Given entries:
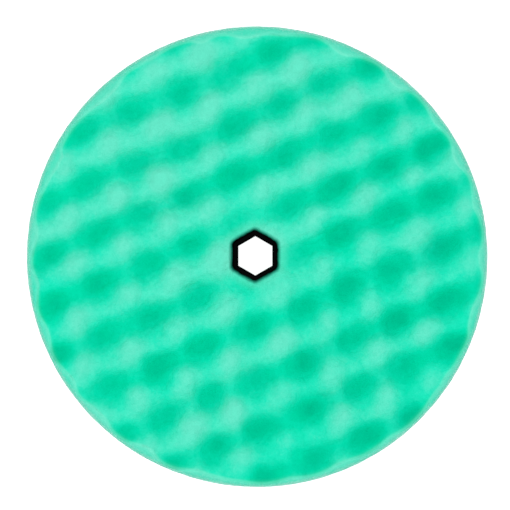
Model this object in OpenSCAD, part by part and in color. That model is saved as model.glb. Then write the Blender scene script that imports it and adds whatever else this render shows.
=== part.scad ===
// Double-sided foam polishing pad with a hexagonal drive hub.
// Origin: centre of the hub. +Z: spindle axis, out of the front foam face.
// The drive hexagon has its corners towards +Y and -Y. Millimetres.

/* [Foam] */
// Outside diameter of the pad
pad_d = 203; // [180:1:230]
// Thickness over both foam faces
pad_t = 48; // [42:0.5:60]
// Distance that the rim of each foam face stands in from the widest place
rim_inset = 6; // [3:0.5:8]
// Height of the widest place above the seam between the foam discs
belly_z = 8; // [2:0.5:10]
// Across flats of the hexagonal hole through each foam disc
foam_hole_af = 21; // [20.8:0.1:26]

/* [Backing plate] */
// Diameter of the flexible plate between the foam discs
plate_d = 150; // [136:1:164]
// Thickness of the plate's flat middle
plate_t = 3; // [2.4:0.1:4]
// Thickness of the plate at its edge
plate_edge_t = 1; // [0.6:0.1:2]
// Diameter at which the plate starts to thin
plate_flat_d = 120; // [90:1:130]
// Across flats of the plate's hexagonal centre hole
plate_hole_af = 30.2; // [30.1:0.1:31]

/* [Adhesive] */
// Thickness of each cured adhesive film
film_t = 0.3; // [0.1:0.05:0.5]
// Distance that the rim film stays inside the foam's edge
film_inset = 2; // [0:0.1:3]

/* [Hub] */
// Across flats of the drive socket
socket_af = 15.2; // [14:0.1:16]
// Across flats of the outside of the hub's hexagonal tube
tube_af = 20.4; // [19.4:0.1:20.6]
// Length of the hub over both ends
hub_len = 32; // [28:0.5:38]
// Diameter of each clamping flange
flange_d = 66; // [62:1:76]
// Thickness of each clamping flange
flange_t = 3.2; // [2.8:0.1:4]
// Across flats of the spigot that seats in the plate
spigot_af = 30; // [28:0.1:30]
// Diameter of the ball detent groove at mid-length
detent_d = 19.4; // [18:0.1:20]

/* [Rivets] */
// Number of rivets through both flanges and the plate
rivet_count = 6; // [4, 6, 8]
// Diameter of the circle that the rivets stand on
rivet_pcd = 48; // [46:0.5:50]
// Diameter of each rivet's shank
rivet_d = 4; // [3:0.1:4.2]
// Diameter of each rivet's domed head
rivet_head_d = 7.6; // [6.4:0.1:7.8]

/* [Hidden] */
$fn = 96;
// Overlap that joins solids, and the distance that cutting bodies run past a surface
eps = 0.01;
over = 1;
// Gap between the foam or its film and the hub
side_gap = 0.3;

FOAM_GREEN = [0.16, 0.87, 0.70];
FOAM_GREEN_REAR = [0.13, 0.80, 0.64];
HUB_BLACK = [0.04, 0.04, 0.045];
PLATE_BLACK = [0.11, 0.11, 0.12];
ADHESIVE_AMBER = [0.86, 0.80, 0.60];
RIVET_STEEL = [0.72, 0.73, 0.75];

pad_r = pad_d / 2;
foam_top = pad_t / 2;
// The side of each foam disc is an arc, widest at the belly
side_r = ((foam_top - belly_z) ^ 2 + rim_inset ^ 2) / (2 * rim_inset);
seam_r = pad_r - side_r + sqrt(side_r ^ 2 - belly_z ^ 2);
plate_r = plate_d / 2;
plate_flat_r = plate_flat_d / 2;
plate_face = plate_t / 2;
plate_edge = plate_edge_t / 2;
// Gap between the plate's edge and the foam
edge_clear = 0.4;

// The hub half, from the pad's mid-plane up
tube_top = hub_len / 2;
flange_r = flange_d / 2;
flange_top = plate_face + flange_t;
flange_chamfer = 0.8;
boss_base_r = 18;
boss_r = 12;
boss_top = flange_top + 3.8;
end_chamfer = 0.6;
detent_flat = 1;

// Ribs between the boss and the flange, halfway between the rivets
rib_t = 2;
rib_high = flange_top + 2.3;
rib_inner_r = 16;
rib_outer_r = 31;
rib_bury = 2;

// Lugs that key the two hub halves to each other
lug_d = 3;
lug_h = 1.2;
lug_circle_r = 12.4;
lug_clear = 0.1;
lug_angles = [30, 150, 270];

// Rivets
rivet_clear = 0.1;
seat_d = rivet_head_d + 0.6;
seat_depth = 1.4;
seat_z = flange_top - seat_depth;
head_rim_h = 0.5;
head_dome_h = 0.8;
roll_r = 1.1;
roll_circle_r = 2.1;
rivet_bore_r = 1.2;
rivet_bore_h = 3;

function hex_diameter(af) = af / cos(30);
// Radius of the sphere whose cap has this base radius and height
function cap_radius(base_r, h) = (base_r * base_r + h * h) / (2 * h);

// Hexagonal bar standing on z = 0, with corners towards +Y and -Y
module hex_bar(af, h) {
    rotate([0, 0, 30])
        cylinder(d = hex_diameter(af), h = h, $fn = 6);
}

// Hexagonal bar that changes from one size to another
module hex_taper(af_low, af_high, h) {
    rotate([0, 0, 30])
        cylinder(d1 = hex_diameter(af_low), d2 = hex_diameter(af_high), h = h, $fn = 6);
}

// Turns a front piece over to make the rear one
module turned_over() {
    rotate([180, 0, 0])
        children();
}

module around_rivet_circle() {
    for (i = [0 : rivet_count - 1])
        rotate([0, 0, i * 360 / rivet_count])
            translate([rivet_pcd / 2, 0, 0])
                children();
}

// Half section of a foam disc with its bulging side, before the pocket is cut
module foam_blank_section() {
    square([pad_r - 2 * rim_inset, foam_top]);
    intersection() {
        square([pad_r, foam_top]);
        translate([pad_r - side_r, belly_z])
            circle(r = side_r);
    }
}

// Half section of the space that the plate, films and hub take from a foam disc
module foam_pocket_section() {
    polygon([
        [0, -eps],
        [pad_r + over, -eps],
        [pad_r + over, film_t / 2],
        [plate_r + edge_clear, film_t / 2],
        [plate_r + edge_clear, plate_edge + film_t],
        [plate_r, plate_edge + film_t],
        [plate_flat_r, plate_face + film_t],
        [flange_r + side_gap, plate_face + film_t],
        [flange_r + side_gap, flange_top + side_gap],
        [boss_r + side_gap, boss_top + side_gap],
        [0, boss_top + side_gap]
    ]);
}

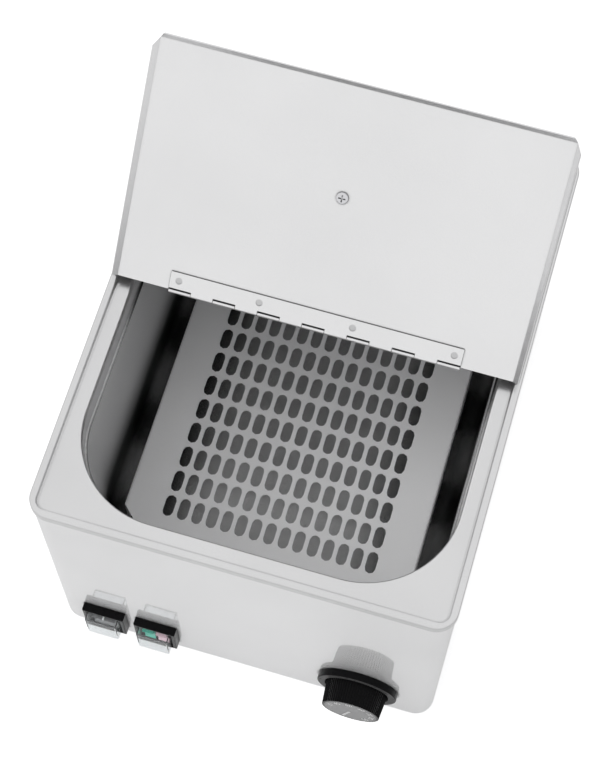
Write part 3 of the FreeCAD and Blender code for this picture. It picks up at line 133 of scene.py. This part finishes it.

Task description: Write out the data exactly as it stands.

Solution to this exercise:
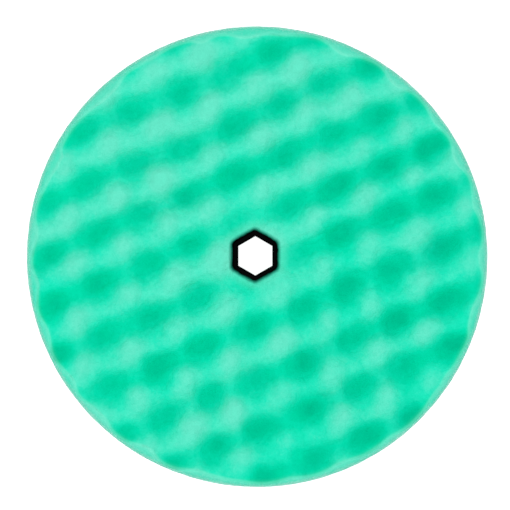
Model this object in OpenSCAD, part by part and in color. That model is saved as model.glb. Then write the Blender scene script that imports it and adds whatever else this render shows.
=== part.scad ===
// Double-sided foam polishing pad with a hexagonal drive hub.
// Origin: centre of the hub. +Z: spindle axis, out of the front foam face.
// The drive hexagon has its corners towards +Y and -Y. Millimetres.

/* [Foam] */
// Outside diameter of the pad
pad_d = 203; // [180:1:230]
// Thickness over both foam faces
pad_t = 48; // [42:0.5:60]
// Distance that the rim of each foam face stands in from the widest place
rim_inset = 6; // [3:0.5:8]
// Height of the widest place above the seam between the foam discs
belly_z = 8; // [2:0.5:10]
// Across flats of the hexagonal hole through each foam disc
foam_hole_af = 21; // [20.8:0.1:26]

/* [Backing plate] */
// Diameter of the flexible plate between the foam discs
plate_d = 150; // [136:1:164]
// Thickness of the plate's flat middle
plate_t = 3; // [2.4:0.1:4]
// Thickness of the plate at its edge
plate_edge_t = 1; // [0.6:0.1:2]
// Diameter at which the plate starts to thin
plate_flat_d = 120; // [90:1:130]
// Across flats of the plate's hexagonal centre hole
plate_hole_af = 30.2; // [30.1:0.1:31]

/* [Adhesive] */
// Thickness of each cured adhesive film
film_t = 0.3; // [0.1:0.05:0.5]
// Distance that the rim film stays inside the foam's edge
film_inset = 2; // [0:0.1:3]

/* [Hub] */
// Across flats of the drive socket
socket_af = 15.2; // [14:0.1:16]
// Across flats of the outside of the hub's hexagonal tube
tube_af = 20.4; // [19.4:0.1:20.6]
// Length of the hub over both ends
hub_len = 32; // [28:0.5:38]
// Diameter of each clamping flange
flange_d = 66; // [62:1:76]
// Thickness of each clamping flange
flange_t = 3.2; // [2.8:0.1:4]
// Across flats of the spigot that seats in the plate
spigot_af = 30; // [28:0.1:30]
// Diameter of the ball detent groove at mid-length
detent_d = 19.4; // [18:0.1:20]

/* [Rivets] */
// Number of rivets through both flanges and the plate
rivet_count = 6; // [4, 6, 8]
// Diameter of the circle that the rivets stand on
rivet_pcd = 48; // [46:0.5:50]
// Diameter of each rivet's shank
rivet_d = 4; // [3:0.1:4.2]
// Diameter of each rivet's domed head
rivet_head_d = 7.6; // [6.4:0.1:7.8]

/* [Hidden] */
$fn = 96;
// Overlap that joins solids, and the distance that cutting bodies run past a surface
eps = 0.01;
over = 1;
// Gap between the foam or its film and the hub
side_gap = 0.3;

FOAM_GREEN = [0.16, 0.87, 0.70];
FOAM_GREEN_REAR = [0.13, 0.80, 0.64];
HUB_BLACK = [0.04, 0.04, 0.045];
PLATE_BLACK = [0.11, 0.11, 0.12];
ADHESIVE_AMBER = [0.86, 0.80, 0.60];
RIVET_STEEL = [0.72, 0.73, 0.75];

pad_r = pad_d / 2;
foam_top = pad_t / 2;
// The side of each foam disc is an arc, widest at the belly
side_r = ((foam_top - belly_z) ^ 2 + rim_inset ^ 2) / (2 * rim_inset);
seam_r = pad_r - side_r + sqrt(side_r ^ 2 - belly_z ^ 2);
plate_r = plate_d / 2;
plate_flat_r = plate_flat_d / 2;
plate_face = plate_t / 2;
plate_edge = plate_edge_t / 2;
// Gap between the plate's edge and the foam
edge_clear = 0.4;

// The hub half, from the pad's mid-plane up
tube_top = hub_len / 2;
flange_r = flange_d / 2;
flange_top = plate_face + flange_t;
flange_chamfer = 0.8;
boss_base_r = 18;
boss_r = 12;
boss_top = flange_top + 3.8;
end_chamfer = 0.6;
detent_flat = 1;

// Ribs between the boss and the flange, halfway between the rivets
rib_t = 2;
rib_high = flange_top + 2.3;
rib_inner_r = 16;
rib_outer_r = 31;
rib_bury = 2;

// Lugs that key the two hub halves to each other
lug_d = 3;
lug_h = 1.2;
lug_circle_r = 12.4;
lug_clear = 0.1;
lug_angles = [30, 150, 270];

// Rivets
rivet_clear = 0.1;
seat_d = rivet_head_d + 0.6;
seat_depth = 1.4;
seat_z = flange_top - seat_depth;
head_rim_h = 0.5;
head_dome_h = 0.8;
roll_r = 1.1;
roll_circle_r = 2.1;
rivet_bore_r = 1.2;
rivet_bore_h = 3;

function hex_diameter(af) = af / cos(30);
// Radius of the sphere whose cap has this base radius and height
function cap_radius(base_r, h) = (base_r * base_r + h * h) / (2 * h);

// Hexagonal bar standing on z = 0, with corners towards +Y and -Y
module hex_bar(af, h) {
    rotate([0, 0, 30])
        cylinder(d = hex_diameter(af), h = h, $fn = 6);
}

// Hexagonal bar that changes from one size to another
module hex_taper(af_low, af_high, h) {
    rotate([0, 0, 30])
        cylinder(d1 = hex_diameter(af_low), d2 = hex_diameter(af_high), h = h, $fn = 6);
}

// Turns a front piece over to make the rear one
module turned_over() {
    rotate([180, 0, 0])
        children();
}

module around_rivet_circle() {
    for (i = [0 : rivet_count - 1])
        rotate([0, 0, i * 360 / rivet_count])
            translate([rivet_pcd / 2, 0, 0])
                children();
}

// Half section of a foam disc with its bulging side, before the pocket is cut
module foam_blank_section() {
    square([pad_r - 2 * rim_inset, foam_top]);
    intersection() {
        square([pad_r, foam_top]);
        translate([pad_r - side_r, belly_z])
            circle(r = side_r);
    }
}

// Half section of the space that the plate, films and hub take from a foam disc
module foam_pocket_section() {
    polygon([
        [0, -eps],
        [pad_r + over, -eps],
        [pad_r + over, film_t / 2],
        [plate_r + edge_clear, film_t / 2],
        [plate_r + edge_clear, plate_edge + film_t],
        [plate_r, plate_edge + film_t],
        [plate_flat_r, plate_face + film_t],
        [flange_r + side_gap, plate_face + film_t],
        [flange_r + side_gap, flange_top + side_gap],
        [boss_r + side_gap, boss_top + side_gap],
        [0, boss_top + side_gap]
    ]);
}

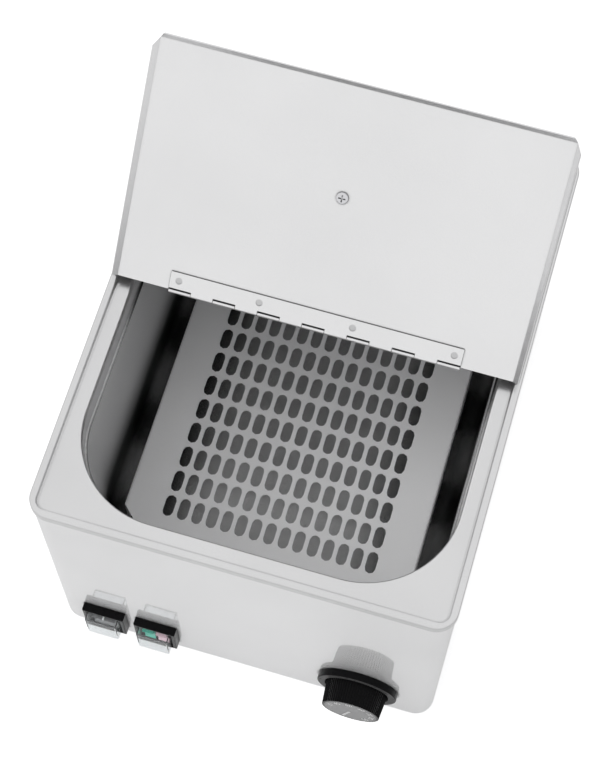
Write part 3 of the FreeCAD and Blender code for this picture. It picks up at line 133 of scene.py. This part finishes it.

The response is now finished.